Nessa ocasião, a startup também mudou sua estratégia. Em vez de ser um marketplace, que fazia a ponte entre pequenos mercados de bairro e fornecedores de produtos, a Mercê do Bairro resolveu criar seu próprio braço logístico, negociar com os fornecedores e vender direto para os mercadinhos.

O negócio tornou-se pesado (asset heavy). “Esse é um business de escala e você fica na mão de poucos fornecedores”, diz uma fonte, ao NeoFeed. “É necessário muito capital.”

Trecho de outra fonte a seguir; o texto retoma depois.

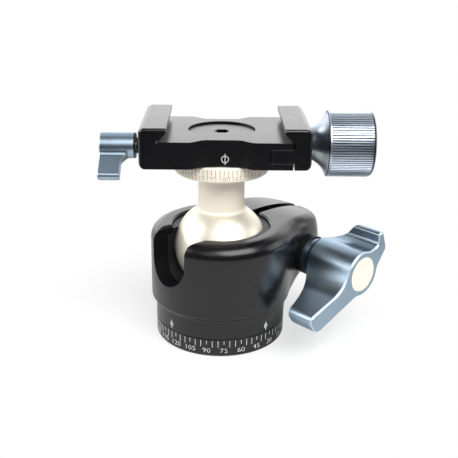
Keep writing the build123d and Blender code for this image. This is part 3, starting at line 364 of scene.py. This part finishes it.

Com a restrição de capital e com os juros altos a partir de 2022, ficou claro para Libanio e Bonifacio que não seria possível fazer uma nova rodada.

“Não vai ser um ciclo curto (o da alta de juros). E isso significa que modelos que dependem de capital para crescer, para ter tamanho e escala vão ser bastante desafiados”, afirma Libanio.

Uma pesquisa da gestora Kamaroopin, na qual o Pátria Investimentos tem uma fatia minoritária, chegou à conclusão que vão faltar US$ 2,4 bilhões na América Latina para as startups que precisam de capital de growth, aquelas que necessitam de dinheiro a partir da séria B – justamente a situação da Mercê do Bairro.

O capital, de fato, já está mais escasso. No primeiro trimestre de 2023, os investimentos em startups no Brasil caíram 86%, para US$ 247 milhões, segundo o Distrito. Em 2022, já haviam recuado mais de 50%, para US$ 4,45 bilhões.

Isso tem feito muitas startups postergarem planos e cortar pessoas. O caso mais emblemático é o da Facily, uma empresa de social commerce que levantou mais de US$ 500 milhões,

Para sobreviver, a Facily encolheu 90% seu GMV, cortou a equipe de mil funcionários para 200 e reduziu a queima de caixa de US$ 30 milhões para US$ 2,5 milhões.